Directions – Search the material and gather each line with "that" in it.
<<<<
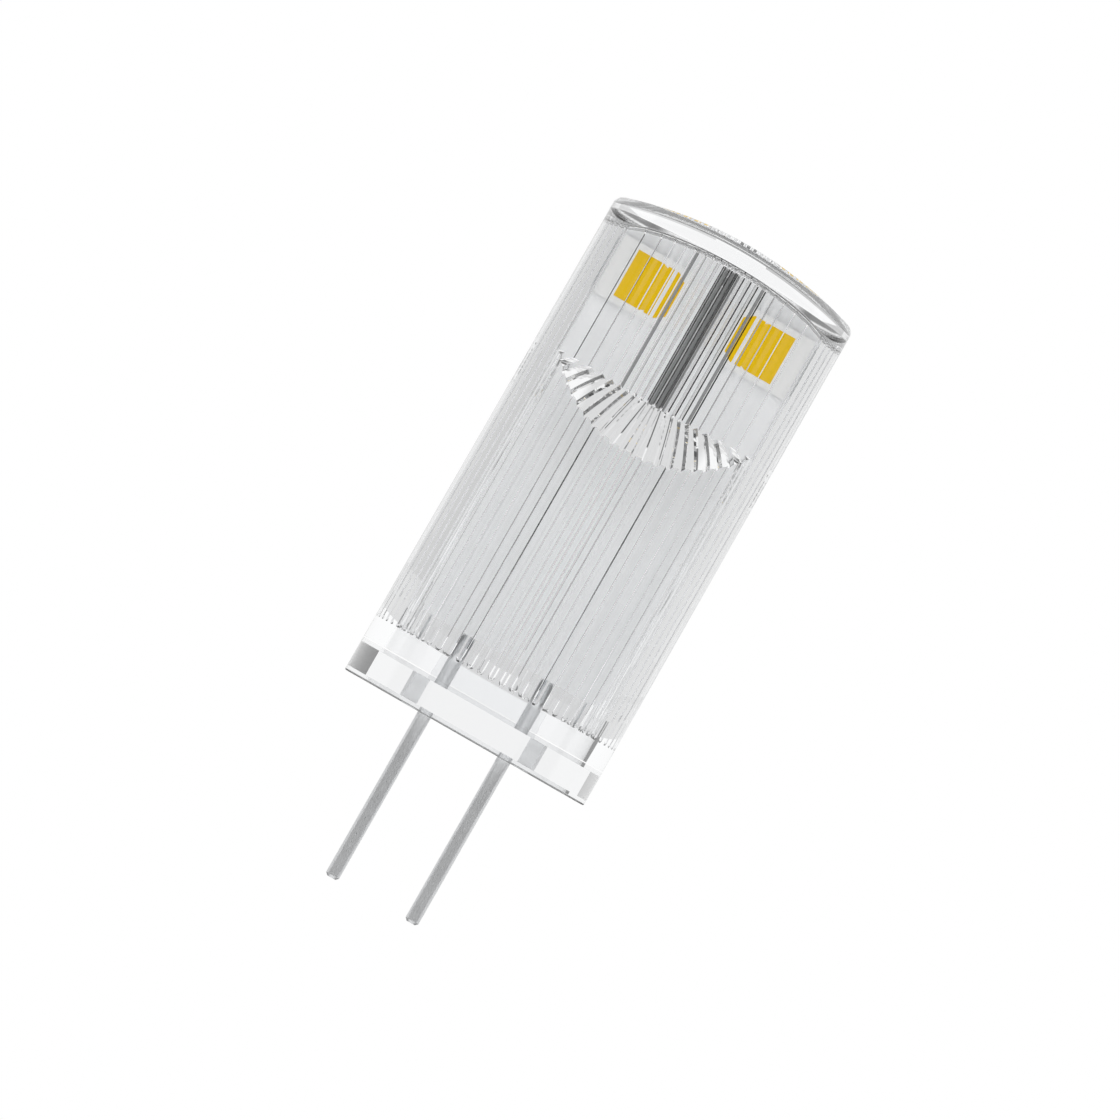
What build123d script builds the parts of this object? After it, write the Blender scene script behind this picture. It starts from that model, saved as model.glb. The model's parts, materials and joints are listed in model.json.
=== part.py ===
from build123d import *
import math
import os

# LED capsule lamp: a clear moulded capsule welded on a clear base cap with two contact pins.
# Sizes are in millimetres. The origin is the middle of the base cap's underside, midway between
# the pins. +Z runs up the lamp to its arched crown and the pins point down. -Y is the front.

# Base cap
base_radius = 6.02
base_height = 1.70
base_edge_round = 0.08
recess_radius = 5.05
floor_height = 1.45
underside_radius = 5.05
underside_depth = 0.24
holder_width = 5.24
plinth_depth = 3.20
plinth_height = 0.48
holder_depth = 2.20
holder_height = 0.72

# Contact pins
pin_spacing = 4.00
pin_diameter = 0.65
pin_reach = 8.20
pin_tip_chamfer = 0.12
pin_waist = 0.50
pin_bend_radius = 0.55
pin_bend_gap = 0.20
pin_tail = 2.30
solder_width = 1.84
solder_skin = 0.16
solder_film = 0.06
solder_margin = 0.25

# Capsule, measured up from its foot on the base cap
capsule_height = 23.16
crown_side_radius = 5.95
crown_arch_radius = 18.60
rim_round = 0.48
crown_thickness = 1.06
ceiling_arch_radius = 12.80
bore_radius = 5.03
smooth_band = 1.02
ramp_start = 12.70
ramp_height = 2.40

# Ribs moulded on the wall of the capsule's cavity
rib_count = 60
rib_tip_width = 0.12
rib_height = 0.08
rib_sides = 8

# Circuit board
board_thickness = 0.80
board_side_clearance = 0.52
board_top_clearance = 0.12
board_corner_radius = 0.60
board_foot_gap = 1.30

# LED packages, two on each face of the board
led_width = 2.70
led_height = 2.90
led_depth = 0.76
led_inner_edge = 0.92
led_top_margin = 0.24
led_front_clearance = 1.28
window_width = 1.80
window_height = 2.30
window_rim = 0.12
window_depth = 0.34
window_taper = 8.0
window_corner = 0.30
phosphor_sag = 0.03
step_width = 0.42
step_gap = 0.08
step_depth = 0.07
terminal_thickness = 0.14
terminal_length = 0.75
terminal_proud = 0.10
terminal_side_margin = 0.30

# Packages with bent leads on the rear face: the rectifier, the controller and the diode
lead_thickness = 0.15
lead_rise = 0.45
lead_knee = 0.20
package_stand_off = 0.05
package_taper = 7.0
rectifier_width = 3.60
rectifier_height = 4.00
rectifier_thickness = 1.40
rectifier_lead_width = 0.70
rectifier_lead_pitch = 2.50
rectifier_lead_reach = 0.90
controller_width = 1.60
controller_height = 2.90
controller_thickness = 1.10
controller_lead_width = 0.40
controller_lead_pitch = 0.95
controller_lead_reach = 0.60
diode_width = 1.30
diode_height = 1.60
diode_thickness = 1.05
diode_lead_width = 0.60
diode_lead_reach = 0.45

# Choke and two-ended chips on the rear face
choke_size = 3.00
choke_thickness = 1.50
choke_corner = 0.50
choke_flange = 0.40
choke_barrel_radius = 0.70
choke_winding_radius = 1.30
capacitor_length = 3.20
capacitor_width = 1.60
capacitor_thickness = 1.20
resistor_length = 1.60
resistor_width = 0.80
resistor_thickness = 0.45
end_cap_share = 0.20
end_cap_skin = 0.03
side_gap = 0.35

# Places that follow from the sizes above
pin_radius = pin_diameter / 2
plinth_top = floor_height + plinth_height
holder_top = plinth_top + holder_height
foot = base_height
apex = foot + capsule_height
rib_start = foot + smooth_band
ramp_bottom = foot + ramp_start
ramp_top = ramp_bottom + ramp_height
ceiling_apex = apex - crown_thickness
board_face = board_thickness / 2
board_half_width = math.sqrt(bore_radius**2 - board_face**2) - board_side_clearance
board_bottom = holder_top + board_foot_gap
slot_half = board_face + led_depth + led_front_clearance
pins = {"left": -pin_spacing / 2, "right": pin_spacing / 2}
hands = {"left": -1, "right": 1}
faces = {"front": -1, "rear": 1}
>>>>
Written solution –
What build123d script builds the parts of this object? After it, write the Blender scene script behind this picture. It starts from that model, saved as model.glb. The model's parts, materials and joints are listed in model.json.
# Places that follow from the sizes above